▶ [What the exercise asks]: Copy, without any alteration, the lines from the one that includes "revolve(axis=Axis.Z, mode=Mode.INTERSECT)" up to and including the one that includes "obj.data.transform(world)".

Data extracted from a collection
[START]

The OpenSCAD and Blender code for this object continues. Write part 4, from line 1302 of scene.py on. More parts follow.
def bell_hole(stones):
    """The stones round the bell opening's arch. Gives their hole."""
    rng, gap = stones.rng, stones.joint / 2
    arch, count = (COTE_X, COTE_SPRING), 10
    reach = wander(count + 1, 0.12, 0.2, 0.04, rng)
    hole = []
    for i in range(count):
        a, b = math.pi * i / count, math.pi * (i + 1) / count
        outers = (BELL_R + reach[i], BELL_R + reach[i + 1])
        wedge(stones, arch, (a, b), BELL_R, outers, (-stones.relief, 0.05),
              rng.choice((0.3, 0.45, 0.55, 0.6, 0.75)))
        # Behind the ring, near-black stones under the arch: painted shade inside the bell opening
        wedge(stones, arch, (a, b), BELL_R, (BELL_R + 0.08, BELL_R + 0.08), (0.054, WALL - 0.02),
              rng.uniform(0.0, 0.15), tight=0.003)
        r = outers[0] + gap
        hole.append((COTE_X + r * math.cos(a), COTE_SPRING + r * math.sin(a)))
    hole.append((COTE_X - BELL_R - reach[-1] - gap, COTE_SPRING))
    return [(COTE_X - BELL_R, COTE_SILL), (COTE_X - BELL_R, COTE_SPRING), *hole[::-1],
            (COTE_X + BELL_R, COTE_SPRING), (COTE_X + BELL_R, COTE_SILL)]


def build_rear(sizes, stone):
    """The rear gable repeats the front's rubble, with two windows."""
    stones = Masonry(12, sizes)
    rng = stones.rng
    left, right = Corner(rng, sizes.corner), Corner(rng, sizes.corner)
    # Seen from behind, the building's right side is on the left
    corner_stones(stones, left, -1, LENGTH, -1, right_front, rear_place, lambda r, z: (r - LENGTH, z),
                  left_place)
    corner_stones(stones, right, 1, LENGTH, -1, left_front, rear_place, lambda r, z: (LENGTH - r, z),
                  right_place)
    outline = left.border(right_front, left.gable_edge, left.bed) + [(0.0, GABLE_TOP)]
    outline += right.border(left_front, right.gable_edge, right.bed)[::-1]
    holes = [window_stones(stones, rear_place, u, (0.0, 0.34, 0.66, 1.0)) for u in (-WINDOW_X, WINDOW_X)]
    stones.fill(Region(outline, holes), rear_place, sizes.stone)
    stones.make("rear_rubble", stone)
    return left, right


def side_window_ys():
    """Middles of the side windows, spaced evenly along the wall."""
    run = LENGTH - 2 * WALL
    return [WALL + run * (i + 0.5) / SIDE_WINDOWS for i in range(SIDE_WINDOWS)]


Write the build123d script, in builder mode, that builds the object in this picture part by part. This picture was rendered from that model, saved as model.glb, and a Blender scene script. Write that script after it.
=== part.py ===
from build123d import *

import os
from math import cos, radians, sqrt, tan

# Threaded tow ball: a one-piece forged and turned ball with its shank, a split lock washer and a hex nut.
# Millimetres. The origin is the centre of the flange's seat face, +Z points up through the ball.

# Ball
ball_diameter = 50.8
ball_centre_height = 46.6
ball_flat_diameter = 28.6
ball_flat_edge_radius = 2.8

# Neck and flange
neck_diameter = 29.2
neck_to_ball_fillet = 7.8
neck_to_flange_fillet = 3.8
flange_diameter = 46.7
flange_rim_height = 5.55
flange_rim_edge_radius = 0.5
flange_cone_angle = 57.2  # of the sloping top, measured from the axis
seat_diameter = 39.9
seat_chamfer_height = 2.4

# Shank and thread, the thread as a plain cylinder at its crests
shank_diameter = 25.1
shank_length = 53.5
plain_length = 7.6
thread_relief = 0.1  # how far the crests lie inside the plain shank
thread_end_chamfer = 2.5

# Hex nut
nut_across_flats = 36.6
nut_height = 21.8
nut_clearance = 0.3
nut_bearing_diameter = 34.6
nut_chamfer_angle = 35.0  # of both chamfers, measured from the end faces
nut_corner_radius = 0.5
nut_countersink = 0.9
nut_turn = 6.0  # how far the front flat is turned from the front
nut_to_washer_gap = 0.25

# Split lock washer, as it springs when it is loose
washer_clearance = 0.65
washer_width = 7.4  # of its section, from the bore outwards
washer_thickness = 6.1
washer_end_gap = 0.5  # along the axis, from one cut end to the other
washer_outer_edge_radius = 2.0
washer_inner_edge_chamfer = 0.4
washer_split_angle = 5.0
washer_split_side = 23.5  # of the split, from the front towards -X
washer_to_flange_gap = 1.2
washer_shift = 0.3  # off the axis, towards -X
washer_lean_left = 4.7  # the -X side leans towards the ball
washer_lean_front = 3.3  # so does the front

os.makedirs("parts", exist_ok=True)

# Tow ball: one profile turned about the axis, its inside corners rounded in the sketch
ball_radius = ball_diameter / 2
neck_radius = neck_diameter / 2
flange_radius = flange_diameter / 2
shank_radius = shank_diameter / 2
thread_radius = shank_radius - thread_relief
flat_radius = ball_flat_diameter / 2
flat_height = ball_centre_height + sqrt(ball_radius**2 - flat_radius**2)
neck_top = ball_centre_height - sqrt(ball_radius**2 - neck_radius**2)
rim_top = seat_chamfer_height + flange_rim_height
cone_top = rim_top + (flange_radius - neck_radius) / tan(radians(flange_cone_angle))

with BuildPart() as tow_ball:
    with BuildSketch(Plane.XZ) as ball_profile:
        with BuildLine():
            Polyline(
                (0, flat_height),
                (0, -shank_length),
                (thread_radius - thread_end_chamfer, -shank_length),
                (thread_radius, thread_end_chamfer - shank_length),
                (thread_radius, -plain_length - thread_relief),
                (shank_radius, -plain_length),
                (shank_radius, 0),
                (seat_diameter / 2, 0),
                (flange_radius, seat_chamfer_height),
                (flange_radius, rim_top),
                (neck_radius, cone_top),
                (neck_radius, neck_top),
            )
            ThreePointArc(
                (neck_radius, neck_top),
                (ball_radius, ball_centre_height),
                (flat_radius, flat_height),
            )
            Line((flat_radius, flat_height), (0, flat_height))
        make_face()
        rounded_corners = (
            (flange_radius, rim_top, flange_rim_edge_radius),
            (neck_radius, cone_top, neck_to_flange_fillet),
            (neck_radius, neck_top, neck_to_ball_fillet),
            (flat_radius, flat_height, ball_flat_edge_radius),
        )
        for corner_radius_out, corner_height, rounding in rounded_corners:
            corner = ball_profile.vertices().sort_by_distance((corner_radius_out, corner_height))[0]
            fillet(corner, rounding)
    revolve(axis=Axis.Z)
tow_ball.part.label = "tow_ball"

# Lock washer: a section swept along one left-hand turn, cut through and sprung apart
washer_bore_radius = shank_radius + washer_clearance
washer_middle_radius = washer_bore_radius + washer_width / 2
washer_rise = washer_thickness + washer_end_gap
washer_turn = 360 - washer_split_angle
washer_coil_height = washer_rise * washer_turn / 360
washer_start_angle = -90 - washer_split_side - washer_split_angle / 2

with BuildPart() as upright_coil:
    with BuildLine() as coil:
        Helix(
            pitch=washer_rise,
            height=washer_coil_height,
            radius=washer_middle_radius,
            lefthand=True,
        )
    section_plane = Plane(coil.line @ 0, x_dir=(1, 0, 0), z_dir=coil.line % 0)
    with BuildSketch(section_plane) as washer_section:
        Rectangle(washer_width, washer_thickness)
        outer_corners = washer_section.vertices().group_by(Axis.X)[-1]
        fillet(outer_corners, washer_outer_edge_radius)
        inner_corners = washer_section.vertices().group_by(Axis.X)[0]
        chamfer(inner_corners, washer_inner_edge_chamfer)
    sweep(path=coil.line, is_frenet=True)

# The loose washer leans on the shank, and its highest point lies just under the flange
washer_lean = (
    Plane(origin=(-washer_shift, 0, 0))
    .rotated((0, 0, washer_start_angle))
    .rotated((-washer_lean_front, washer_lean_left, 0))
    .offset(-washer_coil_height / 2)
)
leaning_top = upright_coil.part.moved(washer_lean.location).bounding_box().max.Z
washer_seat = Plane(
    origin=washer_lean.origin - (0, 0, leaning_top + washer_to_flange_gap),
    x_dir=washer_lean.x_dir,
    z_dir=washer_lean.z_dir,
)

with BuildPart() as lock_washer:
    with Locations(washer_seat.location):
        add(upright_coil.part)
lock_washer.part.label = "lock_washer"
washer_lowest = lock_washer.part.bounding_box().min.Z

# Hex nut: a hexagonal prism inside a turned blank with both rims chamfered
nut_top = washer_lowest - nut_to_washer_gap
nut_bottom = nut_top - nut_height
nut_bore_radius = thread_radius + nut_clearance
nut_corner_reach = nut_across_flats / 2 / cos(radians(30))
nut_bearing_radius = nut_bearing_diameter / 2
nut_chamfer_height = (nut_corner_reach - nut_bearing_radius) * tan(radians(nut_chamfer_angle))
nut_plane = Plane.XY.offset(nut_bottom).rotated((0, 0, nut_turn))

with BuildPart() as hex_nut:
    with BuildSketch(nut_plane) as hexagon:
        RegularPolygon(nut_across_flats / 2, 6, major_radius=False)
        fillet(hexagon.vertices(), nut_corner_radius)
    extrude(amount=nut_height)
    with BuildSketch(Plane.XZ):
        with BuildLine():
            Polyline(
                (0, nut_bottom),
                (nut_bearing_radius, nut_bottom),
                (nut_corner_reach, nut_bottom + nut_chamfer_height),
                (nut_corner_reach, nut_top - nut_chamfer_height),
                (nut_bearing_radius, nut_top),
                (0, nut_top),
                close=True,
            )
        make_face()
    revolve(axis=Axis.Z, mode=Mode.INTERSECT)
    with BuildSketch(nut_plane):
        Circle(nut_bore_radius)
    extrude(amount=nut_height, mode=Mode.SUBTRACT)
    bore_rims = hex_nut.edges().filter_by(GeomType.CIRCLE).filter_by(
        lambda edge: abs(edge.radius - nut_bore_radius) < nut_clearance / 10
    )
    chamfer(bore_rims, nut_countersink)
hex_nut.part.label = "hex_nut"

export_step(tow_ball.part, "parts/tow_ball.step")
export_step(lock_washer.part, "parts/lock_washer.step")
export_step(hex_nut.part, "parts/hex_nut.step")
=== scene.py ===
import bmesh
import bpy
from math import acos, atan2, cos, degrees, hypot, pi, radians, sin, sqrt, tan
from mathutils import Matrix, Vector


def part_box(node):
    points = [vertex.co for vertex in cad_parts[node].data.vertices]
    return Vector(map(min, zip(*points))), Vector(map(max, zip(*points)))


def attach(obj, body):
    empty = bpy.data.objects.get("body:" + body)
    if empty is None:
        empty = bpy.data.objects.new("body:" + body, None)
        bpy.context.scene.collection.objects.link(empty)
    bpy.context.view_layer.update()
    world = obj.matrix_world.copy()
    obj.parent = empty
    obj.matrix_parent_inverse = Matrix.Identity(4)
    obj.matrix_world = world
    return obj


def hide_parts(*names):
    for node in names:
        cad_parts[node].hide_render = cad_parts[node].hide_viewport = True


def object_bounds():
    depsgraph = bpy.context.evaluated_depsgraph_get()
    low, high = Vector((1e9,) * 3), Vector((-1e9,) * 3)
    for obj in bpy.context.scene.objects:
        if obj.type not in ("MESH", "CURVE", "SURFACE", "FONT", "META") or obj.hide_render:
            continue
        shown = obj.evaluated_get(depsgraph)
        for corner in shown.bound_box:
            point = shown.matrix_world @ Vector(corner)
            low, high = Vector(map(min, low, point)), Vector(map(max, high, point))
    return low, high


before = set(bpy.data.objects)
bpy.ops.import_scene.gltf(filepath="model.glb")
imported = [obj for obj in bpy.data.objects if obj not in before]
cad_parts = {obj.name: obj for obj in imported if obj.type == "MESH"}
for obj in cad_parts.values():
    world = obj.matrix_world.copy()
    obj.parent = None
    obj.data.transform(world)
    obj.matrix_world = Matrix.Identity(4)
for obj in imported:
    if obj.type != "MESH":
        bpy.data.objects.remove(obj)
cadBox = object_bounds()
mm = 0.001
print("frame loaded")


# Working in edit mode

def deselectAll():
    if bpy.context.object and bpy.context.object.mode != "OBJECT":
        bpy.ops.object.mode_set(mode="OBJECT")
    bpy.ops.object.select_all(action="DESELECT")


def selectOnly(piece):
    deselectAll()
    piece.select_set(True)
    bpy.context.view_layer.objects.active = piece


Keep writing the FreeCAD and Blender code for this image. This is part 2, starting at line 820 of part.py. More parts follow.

[END]

▶ [Answer]:
    revolve(axis=Axis.Z, mode=Mode.INTERSECT)
    with BuildSketch(nut_plane):
        Circle(nut_bore_radius)
    extrude(amount=nut_height, mode=Mode.SUBTRACT)
    bore_rims = hex_nut.edges().filter_by(GeomType.CIRCLE).filter_by(
        lambda edge: abs(edge.radius - nut_bore_radius) < nut_clearance / 10
    )
    chamfer(bore_rims, nut_countersink)
hex_nut.part.label = "hex_nut"

export_step(tow_ball.part, "parts/tow_ball.step")
export_step(lock_washer.part, "parts/lock_washer.step")
export_step(hex_nut.part, "parts/hex_nut.step")
=== scene.py ===
import bmesh
import bpy
from math import acos, atan2, cos, degrees, hypot, pi, radians, sin, sqrt, tan
from mathutils import Matrix, Vector


def part_box(node):
    points = [vertex.co for vertex in cad_parts[node].data.vertices]
    return Vector(map(min, zip(*points))), Vector(map(max, zip(*points)))


def attach(obj, body):
    empty = bpy.data.objects.get("body:" + body)
    if empty is None:
        empty = bpy.data.objects.new("body:" + body, None)
        bpy.context.scene.collection.objects.link(empty)
    bpy.context.view_layer.update()
    world = obj.matrix_world.copy()
    obj.parent = empty
    obj.matrix_parent_inverse = Matrix.Identity(4)
    obj.matrix_world = world
    return obj


def hide_parts(*names):
    for node in names:
        cad_parts[node].hide_render = cad_parts[node].hide_viewport = True


def object_bounds():
    depsgraph = bpy.context.evaluated_depsgraph_get()
    low, high = Vector((1e9,) * 3), Vector((-1e9,) * 3)
    for obj in bpy.context.scene.objects:
        if obj.type not in ("MESH", "CURVE", "SURFACE", "FONT", "META") or obj.hide_render:
            continue
        shown = obj.evaluated_get(depsgraph)
        for corner in shown.bound_box:
            point = shown.matrix_world @ Vector(corner)
            low, high = Vector(map(min, low, point)), Vector(map(max, high, point))
    return low, high


before = set(bpy.data.objects)
bpy.ops.import_scene.gltf(filepath="model.glb")
imported = [obj for obj in bpy.data.objects if obj not in before]
cad_parts = {obj.name: obj for obj in imported if obj.type == "MESH"}
for obj in cad_parts.values():
    world = obj.matrix_world.copy()
    obj.parent = None
    obj.data.transform(world)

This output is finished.